Ángeles y diablas de la discoteca más famosa del mundo
la DORADA TRIBU
Studio 54 resultó el domicilio no laboral de los famosos, la cava del desmadre internacional, el sótano de oro de los que trasnochaban
Antonio, que estás en los cielos

A la discoteca Studio 54 entraba Bianca Jagger, de cumpleaños, con caballo blanco incluido. La discoteca Studio 54, en Nueva York, fue como el infierno, pero al revés. O sea, el paraíso con muchas copas de más. Andy Warhol fue parte del mobiliario que casi no había, porque allí todo lo vistió la música disco de entonces, los desabrochados finales de los setenta, con Diana Ross o Village People animando desde la pista a la afición. La afición la componían los citados y Mick Jagger, y Grace Jones, y Mohamed Alí, y Dolly Parton, y Salvador Dalí.

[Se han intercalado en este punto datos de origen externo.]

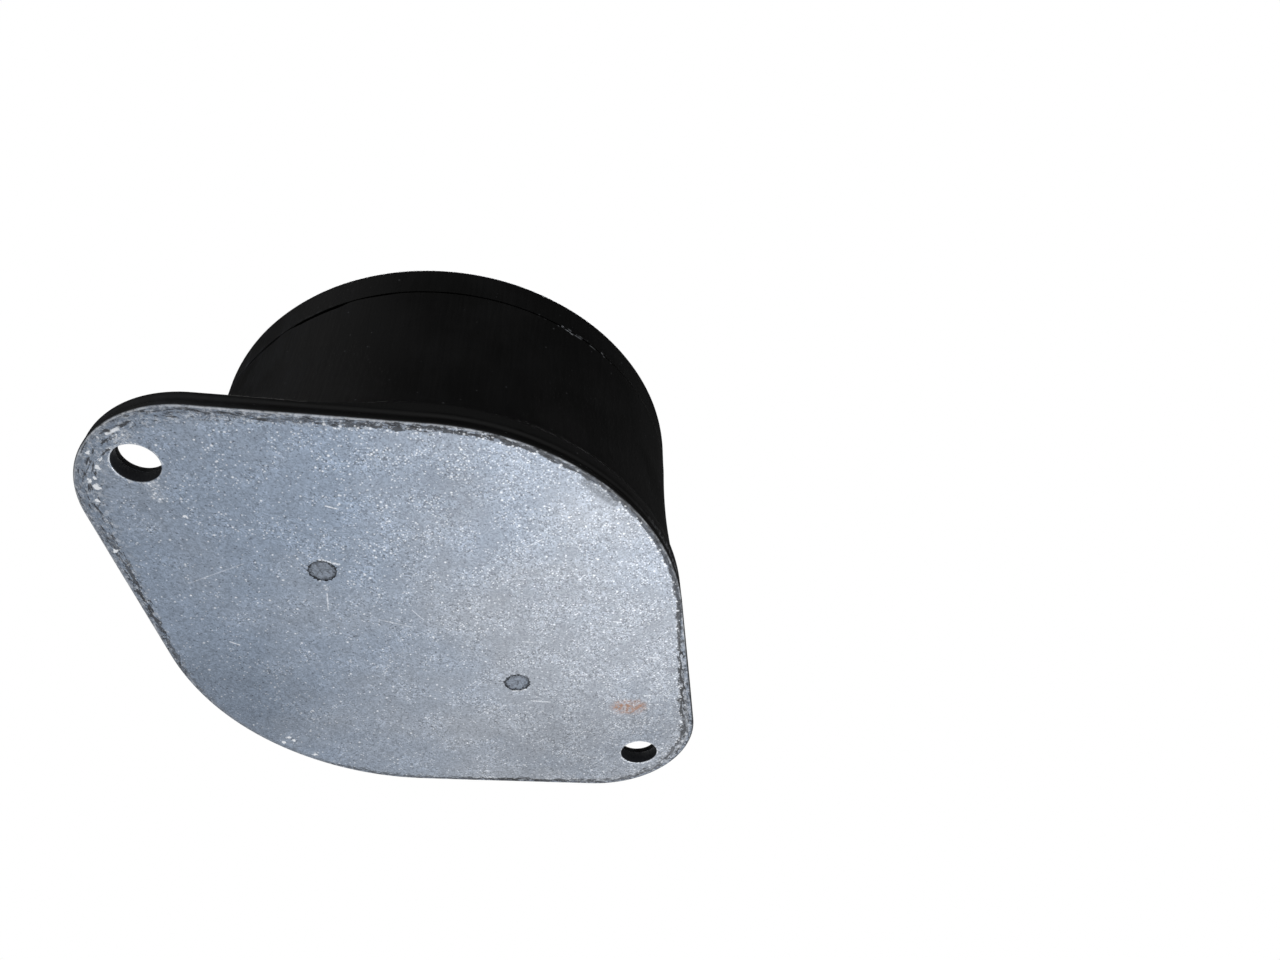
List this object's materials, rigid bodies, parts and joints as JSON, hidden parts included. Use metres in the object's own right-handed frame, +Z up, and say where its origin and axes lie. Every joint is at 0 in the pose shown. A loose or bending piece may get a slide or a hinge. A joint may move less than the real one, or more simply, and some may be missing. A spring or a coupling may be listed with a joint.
{
  "type": "rubber vibration damper",
  "caption": "Waisted rubber drum bonded between a lozenge steel mounting plate with bolt holes and a round steel disc with a threaded stud.",
  "frame": {"origin": "centre of the mounting plate's outer face, midway between its two bolt holes", "axes": "+Z up the drum's axis from the plate to the stud, +X along the two bolt holes"},
  "size_m": [0.188, 0.138, 0.109],
  "materials": {
    "plate_steel": "bare mottled steel with scratches",
    "rubber": "moulded, satin, dusty and scuffed",
    "disc_steel": "bare mottled steel",
    "stud_steel": "rolled thread, dark and oily"
  },
  "bodies": {
    "root": {"mounting_plate": "plate_steel", "rubber_body": "rubber", "stud_disc": "disc_steel", "stud": "stud_steel"}
  },
  "joints": []
}
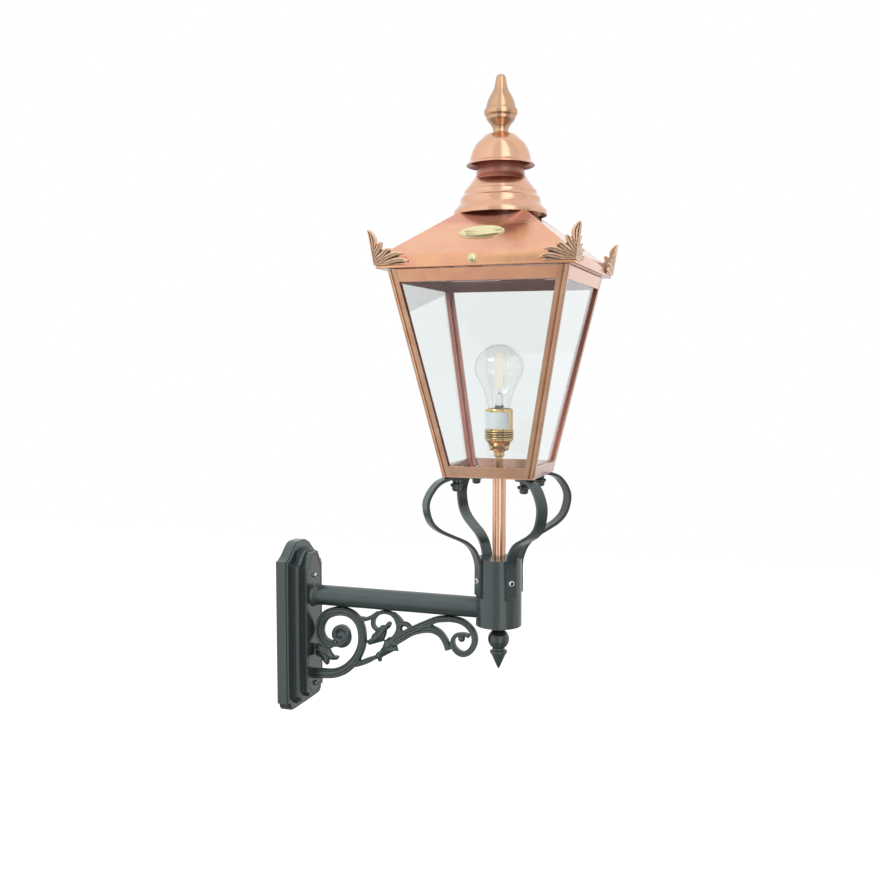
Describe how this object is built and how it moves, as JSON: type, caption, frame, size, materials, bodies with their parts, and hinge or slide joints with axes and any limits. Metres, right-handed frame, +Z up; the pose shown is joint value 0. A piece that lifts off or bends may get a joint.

A la discoteca Studio 54 iba Truman Capote a alternar incluso con mujeres. Dicen algunos que tenía un aforo de 500 personas, pero malamente nos cuadran las cuentas, porque no sabemos cómo allí podían caber tantos famosos y tantos guapos o guapas de figuración. Studio 54 resultó el domicilio no laboral de los famosos, la cava del desmadre internacional, el sótano de oro de los que trasnochaban fieles al lema de Henry Miller: «No se vive la vida. Se devora». Hay por ahí muchas estampas de su álbum incontable, que son algo así como una hemeroteca de las vísperas de una orgía.
MÁS miembros de la tribu dorada
Ahí toda la clientela se agolpaba en esa promiscuidad del besuqueo o la cháchara, que luego solía pasar a mayores. Era asiduo Roy Halston, el modistazo, altivo de pajarita, y Warhol, momificado de sí mismo, y Liza Minnelli y su marido, Jack Haley Jr. Y luego siempre consta toda esa punta de tribu dorada y exótica que iba y venía por el sitio, metiendo ambiente, con más provocación que sastrería. El hippismo ya era por aquellos días un póster vencido y se entornaban los preámbulos del sustazo del sida. A Studio 54 iban los que eran un Rolling Stone en lo suyo, y los cuerpos gloriosos y anónimos de la ciudad, como gogós de un Miguel Ángel canalla, mirón e insomne que quizá se llamaba Steve Rubell, el dueño de aquel cotarro, que hacía de poli de puerta bajo el criterio «no quiero muermos de asiento. Sólo gente guapa y divertida». Hay una película mala al respecto, mala, pero elocuente.
Hemos citado a Roy Halston, pero Roy era Halston, sólo Halston, el príncipe de la alta costura de la época. Empezó de dibujante y acabó inventando el sombrero que adornó a Jacqueline Kennedy en la toma de posesión presidencial de su marido. Jacquie, por cierto, tuvo en Studio 54 alguna noche bailona. A Elisabeth Taylor le hizo Halston chilabas de espuma y a Lauren Bacall varias túnicas que en ella quedaban como diseños de humo. Liza Minelli también fue clienta, una musa de juerga, como Carolina Herrera, cuando Carolina era joven como una promesa.
Rubell, el dueño
«No quiero muermos de asiento. Sólo gente guapa y divertida»
Michael Jackson asomó por allí, casi bachiller, ensimismado de melena afro, y Jane Fonda celebró en el garito un fin de año, aunque en la discoteca siempre se estaba celebrando el fin del mundo, entre la bacanal y la coreografía. Si repasamos las fotos abundantes de Studio 54, parece siempre que no caben en un flashazo tantos famosos contentos, en general ángeles y diablas de todos los sexos. Pero caben. Aunque siempre hubo más parroquia fuera, en la calle bullente, haciendo cola para entrar al país de las maravillas. O no entrar. Porque a Cher, en un mal día, le dieron portazo. No consta en su biografía, pero sí en la de la discoteca, donde cada noche era nochevieja.